Wagner counters that the district must be extremely cautious about how it uses magnets. She uses LASA as an example: While it has been successful, it has done nothing to raise scores on the rest of the LBJ campus. She said, "We really need to look at the health of the existing schools [and] make sure we don't inadvertently cannibalize nearby schools."
Schneider is equally cautious about misplaced magnets. He has also spent years fighting for a new high school, and argues much energy was spent fending off bad ideas. On one side, he had fellow board members push plans like buying a strip mall and turning it into a health center. Locally, he fended off residents who wanted to reconfigure feeder patterns and Frankenstein an exemplary campus. He said, "We don't build high schools to be exemplary. We build schools to relieve overcrowding." For families eager for news, he said he expected the impasse to break, and planning to move quickly – "quickly in terms of the district acting on things."

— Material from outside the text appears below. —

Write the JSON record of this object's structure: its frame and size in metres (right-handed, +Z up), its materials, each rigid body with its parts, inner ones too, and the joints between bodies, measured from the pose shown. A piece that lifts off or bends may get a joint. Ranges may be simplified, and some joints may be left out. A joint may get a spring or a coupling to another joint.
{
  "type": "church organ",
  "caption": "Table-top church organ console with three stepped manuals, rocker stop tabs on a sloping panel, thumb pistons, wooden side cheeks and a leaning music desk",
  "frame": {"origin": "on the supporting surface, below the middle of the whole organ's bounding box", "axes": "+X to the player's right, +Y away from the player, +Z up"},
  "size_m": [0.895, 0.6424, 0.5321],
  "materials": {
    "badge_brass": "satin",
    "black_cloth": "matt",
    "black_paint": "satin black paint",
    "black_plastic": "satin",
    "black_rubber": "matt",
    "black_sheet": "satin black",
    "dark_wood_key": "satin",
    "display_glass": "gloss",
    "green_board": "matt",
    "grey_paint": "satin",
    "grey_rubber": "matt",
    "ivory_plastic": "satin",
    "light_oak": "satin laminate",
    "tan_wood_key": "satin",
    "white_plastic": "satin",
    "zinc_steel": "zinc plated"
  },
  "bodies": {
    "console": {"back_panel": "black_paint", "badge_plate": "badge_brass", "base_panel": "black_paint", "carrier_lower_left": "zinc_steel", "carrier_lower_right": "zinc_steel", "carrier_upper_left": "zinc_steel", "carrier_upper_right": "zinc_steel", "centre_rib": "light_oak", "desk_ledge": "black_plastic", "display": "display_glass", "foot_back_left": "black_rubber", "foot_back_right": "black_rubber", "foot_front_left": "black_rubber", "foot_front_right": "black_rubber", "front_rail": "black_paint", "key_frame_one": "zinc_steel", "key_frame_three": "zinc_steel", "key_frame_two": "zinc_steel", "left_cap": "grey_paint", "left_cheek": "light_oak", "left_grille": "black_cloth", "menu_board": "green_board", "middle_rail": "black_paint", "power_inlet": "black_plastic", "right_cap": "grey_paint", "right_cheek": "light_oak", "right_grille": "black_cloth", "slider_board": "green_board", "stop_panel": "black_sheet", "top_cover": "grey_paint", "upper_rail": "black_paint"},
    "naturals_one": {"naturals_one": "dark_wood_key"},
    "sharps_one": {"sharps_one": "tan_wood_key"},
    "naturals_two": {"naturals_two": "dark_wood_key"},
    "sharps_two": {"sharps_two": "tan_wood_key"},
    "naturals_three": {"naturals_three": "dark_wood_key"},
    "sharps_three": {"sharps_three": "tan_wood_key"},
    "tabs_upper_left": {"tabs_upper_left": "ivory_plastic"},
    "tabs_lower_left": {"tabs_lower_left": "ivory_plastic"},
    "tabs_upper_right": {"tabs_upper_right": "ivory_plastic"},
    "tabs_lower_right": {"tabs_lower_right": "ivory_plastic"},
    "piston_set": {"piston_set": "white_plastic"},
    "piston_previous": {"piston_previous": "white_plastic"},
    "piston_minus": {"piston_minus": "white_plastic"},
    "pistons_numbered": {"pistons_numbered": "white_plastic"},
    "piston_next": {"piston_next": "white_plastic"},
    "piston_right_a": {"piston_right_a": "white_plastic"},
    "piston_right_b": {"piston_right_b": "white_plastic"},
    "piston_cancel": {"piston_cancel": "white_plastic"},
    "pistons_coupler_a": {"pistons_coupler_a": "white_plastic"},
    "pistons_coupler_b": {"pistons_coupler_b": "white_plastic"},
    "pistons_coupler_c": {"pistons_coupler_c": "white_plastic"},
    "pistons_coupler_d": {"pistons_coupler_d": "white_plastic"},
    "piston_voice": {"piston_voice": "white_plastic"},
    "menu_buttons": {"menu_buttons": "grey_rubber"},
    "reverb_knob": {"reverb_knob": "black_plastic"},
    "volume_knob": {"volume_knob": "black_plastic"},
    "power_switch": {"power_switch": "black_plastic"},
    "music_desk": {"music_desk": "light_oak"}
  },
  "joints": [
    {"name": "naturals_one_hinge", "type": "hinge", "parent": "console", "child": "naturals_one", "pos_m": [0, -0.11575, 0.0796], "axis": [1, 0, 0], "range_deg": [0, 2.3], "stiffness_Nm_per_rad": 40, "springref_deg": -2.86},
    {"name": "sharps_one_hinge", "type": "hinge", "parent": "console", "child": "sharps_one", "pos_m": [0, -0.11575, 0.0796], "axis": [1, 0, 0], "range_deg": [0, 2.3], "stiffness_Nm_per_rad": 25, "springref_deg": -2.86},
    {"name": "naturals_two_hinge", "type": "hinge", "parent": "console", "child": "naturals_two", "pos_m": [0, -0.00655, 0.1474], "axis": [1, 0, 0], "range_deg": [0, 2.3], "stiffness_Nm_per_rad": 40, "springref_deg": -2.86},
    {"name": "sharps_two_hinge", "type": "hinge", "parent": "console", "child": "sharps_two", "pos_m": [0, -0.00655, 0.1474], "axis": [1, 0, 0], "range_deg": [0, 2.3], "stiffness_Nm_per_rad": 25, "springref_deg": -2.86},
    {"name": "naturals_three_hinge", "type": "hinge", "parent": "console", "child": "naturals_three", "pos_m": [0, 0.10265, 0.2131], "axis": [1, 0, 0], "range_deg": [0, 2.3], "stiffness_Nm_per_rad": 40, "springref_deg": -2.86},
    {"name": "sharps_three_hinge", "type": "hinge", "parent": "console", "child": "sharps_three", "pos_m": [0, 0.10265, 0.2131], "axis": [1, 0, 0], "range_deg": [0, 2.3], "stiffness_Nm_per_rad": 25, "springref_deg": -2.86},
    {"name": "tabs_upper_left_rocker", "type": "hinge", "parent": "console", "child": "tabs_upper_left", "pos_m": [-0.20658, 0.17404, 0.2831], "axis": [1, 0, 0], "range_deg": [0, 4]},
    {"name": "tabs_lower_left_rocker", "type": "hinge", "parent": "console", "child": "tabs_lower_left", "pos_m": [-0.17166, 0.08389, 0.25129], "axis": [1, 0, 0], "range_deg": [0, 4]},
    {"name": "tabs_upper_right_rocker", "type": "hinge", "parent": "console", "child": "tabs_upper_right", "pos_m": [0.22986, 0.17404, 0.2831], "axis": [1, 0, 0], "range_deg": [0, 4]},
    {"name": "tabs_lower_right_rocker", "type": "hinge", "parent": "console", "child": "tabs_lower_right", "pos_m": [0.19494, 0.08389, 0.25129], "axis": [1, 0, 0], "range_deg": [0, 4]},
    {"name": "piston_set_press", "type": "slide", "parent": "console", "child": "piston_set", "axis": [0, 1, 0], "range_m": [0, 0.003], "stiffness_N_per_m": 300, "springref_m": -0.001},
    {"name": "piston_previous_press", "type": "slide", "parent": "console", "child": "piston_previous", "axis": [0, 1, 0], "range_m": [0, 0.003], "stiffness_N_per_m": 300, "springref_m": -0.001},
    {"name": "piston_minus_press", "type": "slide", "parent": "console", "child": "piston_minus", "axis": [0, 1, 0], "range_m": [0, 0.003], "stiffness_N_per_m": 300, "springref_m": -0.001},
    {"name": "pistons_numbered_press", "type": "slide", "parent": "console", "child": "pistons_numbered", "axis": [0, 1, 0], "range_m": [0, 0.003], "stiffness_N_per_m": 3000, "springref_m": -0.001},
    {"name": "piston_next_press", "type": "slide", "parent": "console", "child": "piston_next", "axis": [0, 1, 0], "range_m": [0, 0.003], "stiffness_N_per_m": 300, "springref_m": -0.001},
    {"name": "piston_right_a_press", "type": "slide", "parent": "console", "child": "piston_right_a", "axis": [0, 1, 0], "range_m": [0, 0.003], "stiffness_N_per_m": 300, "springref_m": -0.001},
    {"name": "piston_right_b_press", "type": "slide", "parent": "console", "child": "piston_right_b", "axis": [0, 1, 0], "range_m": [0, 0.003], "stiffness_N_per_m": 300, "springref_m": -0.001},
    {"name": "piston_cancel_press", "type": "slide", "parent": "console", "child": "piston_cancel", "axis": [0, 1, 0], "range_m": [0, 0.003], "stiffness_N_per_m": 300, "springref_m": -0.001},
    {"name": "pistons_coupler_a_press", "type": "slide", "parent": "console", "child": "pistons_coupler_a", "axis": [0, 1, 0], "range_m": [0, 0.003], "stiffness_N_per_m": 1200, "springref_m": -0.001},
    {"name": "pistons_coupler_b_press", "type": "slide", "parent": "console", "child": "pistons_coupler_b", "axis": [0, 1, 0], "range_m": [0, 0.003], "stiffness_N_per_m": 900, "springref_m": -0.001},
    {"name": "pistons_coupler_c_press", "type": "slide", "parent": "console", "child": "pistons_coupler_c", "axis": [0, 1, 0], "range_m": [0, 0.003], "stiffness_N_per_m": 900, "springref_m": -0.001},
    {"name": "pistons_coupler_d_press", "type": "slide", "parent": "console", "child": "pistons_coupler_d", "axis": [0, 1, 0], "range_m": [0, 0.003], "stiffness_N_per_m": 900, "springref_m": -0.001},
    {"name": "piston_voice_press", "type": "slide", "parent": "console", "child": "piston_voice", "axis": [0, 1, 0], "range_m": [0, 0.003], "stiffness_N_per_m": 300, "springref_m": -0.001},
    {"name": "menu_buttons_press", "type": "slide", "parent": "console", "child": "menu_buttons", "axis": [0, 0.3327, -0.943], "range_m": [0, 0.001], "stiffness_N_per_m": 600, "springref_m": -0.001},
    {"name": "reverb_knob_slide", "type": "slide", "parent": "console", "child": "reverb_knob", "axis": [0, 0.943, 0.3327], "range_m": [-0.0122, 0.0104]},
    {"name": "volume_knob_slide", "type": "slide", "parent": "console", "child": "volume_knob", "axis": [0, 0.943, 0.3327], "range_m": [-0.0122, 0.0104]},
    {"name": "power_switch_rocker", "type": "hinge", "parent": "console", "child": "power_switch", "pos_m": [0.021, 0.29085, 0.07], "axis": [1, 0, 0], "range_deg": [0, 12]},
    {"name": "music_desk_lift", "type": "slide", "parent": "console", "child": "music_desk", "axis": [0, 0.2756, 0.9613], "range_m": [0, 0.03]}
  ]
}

Schneider's concern is that the election concentrate on these kinds of issues, and not become a barometer of wider concerns about Texas public education. After all, issues like testing and Robin Hood – the complicated system of school finance recapture that has seen Austin send billions to state coffers while its own needs go unmet – are in the hands of the Legislature and the courts, not the district. "I hear from people, 'Well, I'm going to stop the amount of testing.' Well, that's not what trustees do."